▶

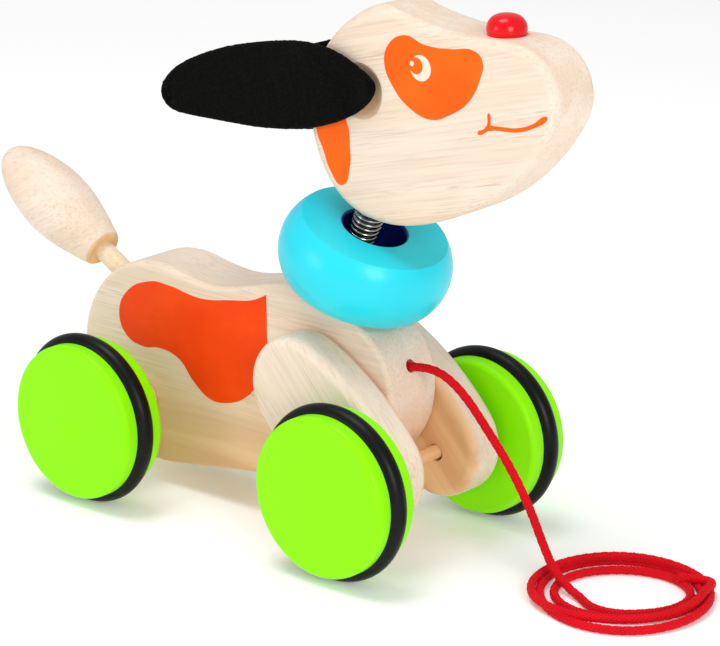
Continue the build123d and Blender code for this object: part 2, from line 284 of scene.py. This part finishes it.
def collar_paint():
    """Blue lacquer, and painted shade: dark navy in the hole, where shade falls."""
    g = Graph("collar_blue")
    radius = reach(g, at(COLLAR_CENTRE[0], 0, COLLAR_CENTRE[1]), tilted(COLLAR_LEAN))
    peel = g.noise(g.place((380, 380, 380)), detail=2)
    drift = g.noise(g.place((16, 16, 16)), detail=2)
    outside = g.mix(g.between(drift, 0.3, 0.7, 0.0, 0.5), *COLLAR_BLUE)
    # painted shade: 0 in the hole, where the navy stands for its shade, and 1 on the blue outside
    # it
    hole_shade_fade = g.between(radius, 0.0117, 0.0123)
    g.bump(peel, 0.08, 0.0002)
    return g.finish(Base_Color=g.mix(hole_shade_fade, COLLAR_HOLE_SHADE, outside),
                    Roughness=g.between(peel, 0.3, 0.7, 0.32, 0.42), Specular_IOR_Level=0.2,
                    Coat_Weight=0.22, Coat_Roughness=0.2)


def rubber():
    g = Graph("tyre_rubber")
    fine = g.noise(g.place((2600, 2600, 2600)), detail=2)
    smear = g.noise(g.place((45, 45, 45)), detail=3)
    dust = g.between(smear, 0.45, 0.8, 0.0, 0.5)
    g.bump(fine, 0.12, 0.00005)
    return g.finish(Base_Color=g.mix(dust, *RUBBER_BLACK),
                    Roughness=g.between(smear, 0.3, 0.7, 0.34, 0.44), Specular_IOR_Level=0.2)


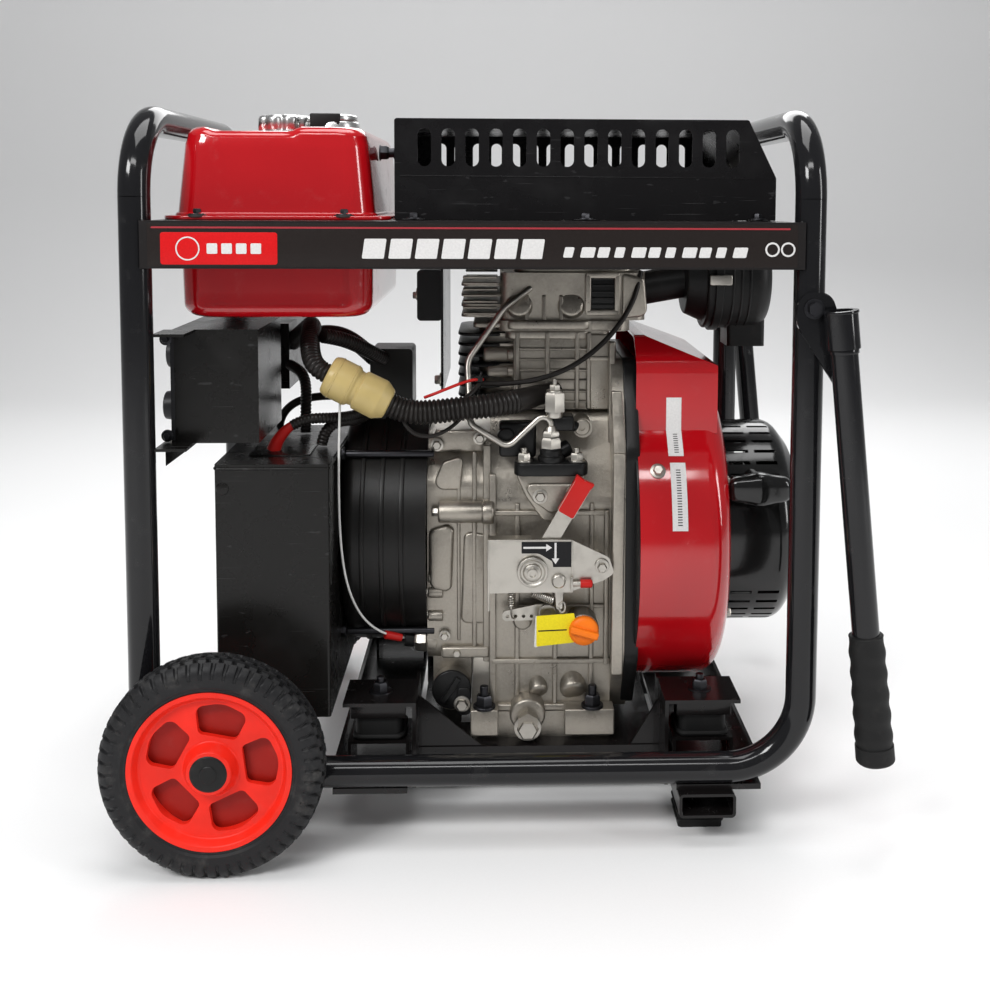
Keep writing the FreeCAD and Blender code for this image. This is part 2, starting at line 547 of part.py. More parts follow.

◀

## Task details
Output the records verbatim, from the first line to the last.

## Answer in full
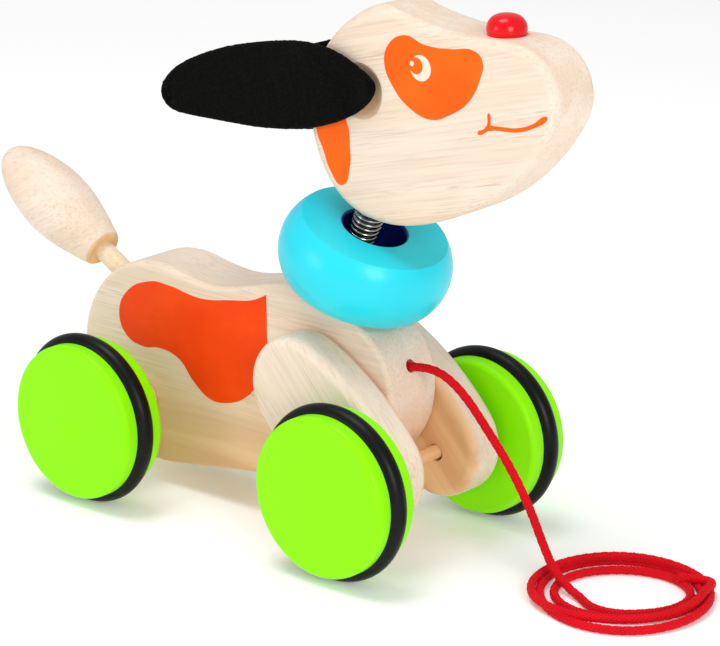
Continue the build123d and Blender code for this object: part 2, from line 284 of scene.py. This part finishes it.
def collar_paint():
    """Blue lacquer, and painted shade: dark navy in the hole, where shade falls."""
    g = Graph("collar_blue")
    radius = reach(g, at(COLLAR_CENTRE[0], 0, COLLAR_CENTRE[1]), tilted(COLLAR_LEAN))
    peel = g.noise(g.place((380, 380, 380)), detail=2)
    drift = g.noise(g.place((16, 16, 16)), detail=2)
    outside = g.mix(g.between(drift, 0.3, 0.7, 0.0, 0.5), *COLLAR_BLUE)
    # painted shade: 0 in the hole, where the navy stands for its shade, and 1 on the blue outside
    # it
    hole_shade_fade = g.between(radius, 0.0117, 0.0123)
    g.bump(peel, 0.08, 0.0002)
    return g.finish(Base_Color=g.mix(hole_shade_fade, COLLAR_HOLE_SHADE, outside),
                    Roughness=g.between(peel, 0.3, 0.7, 0.32, 0.42), Specular_IOR_Level=0.2,
                    Coat_Weight=0.22, Coat_Roughness=0.2)


def rubber():
    g = Graph("tyre_rubber")
    fine = g.noise(g.place((2600, 2600, 2600)), detail=2)
    smear = g.noise(g.place((45, 45, 45)), detail=3)
    dust = g.between(smear, 0.45, 0.8, 0.0, 0.5)
    g.bump(fine, 0.12, 0.00005)
    return g.finish(Base_Color=g.mix(dust, *RUBBER_BLACK),
                    Roughness=g.between(smear, 0.3, 0.7, 0.34, 0.44), Specular_IOR_Level=0.2)


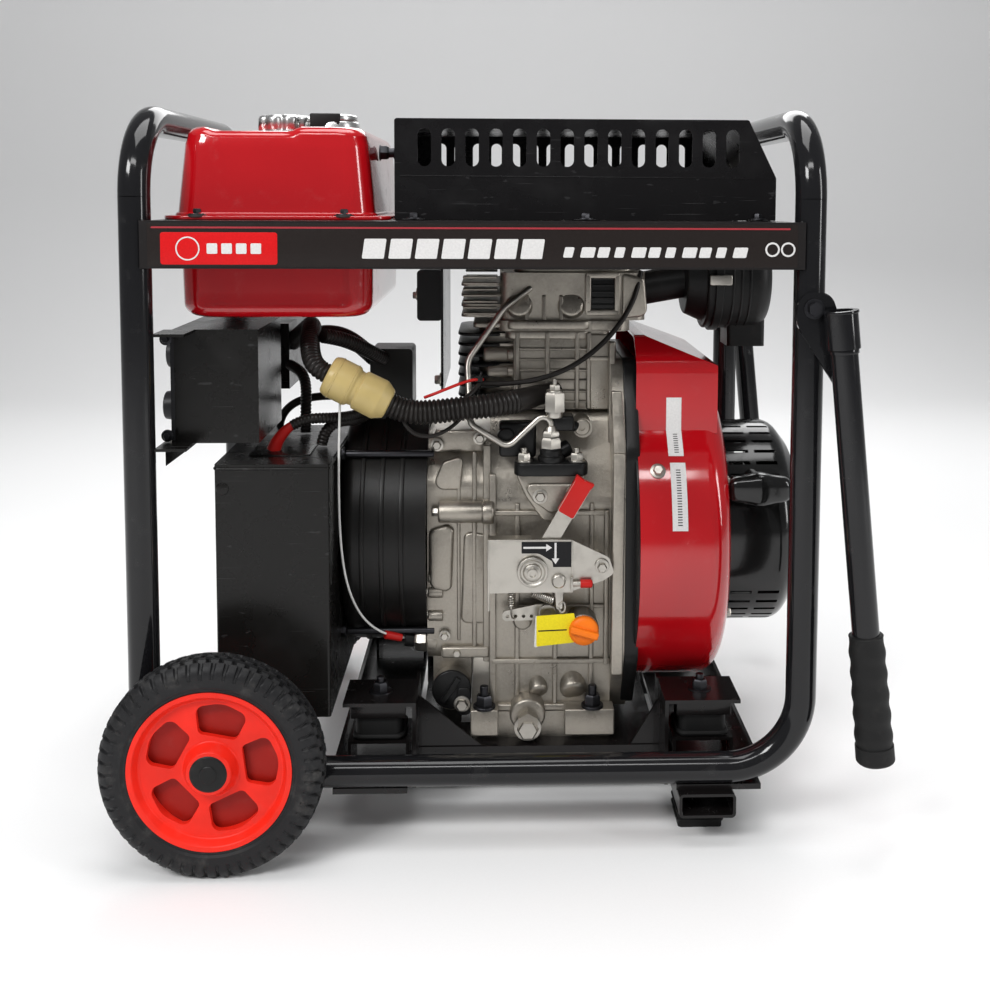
Keep writing the FreeCAD and Blender code for this image. This is part 2, starting at line 547 of part.py. More parts follow.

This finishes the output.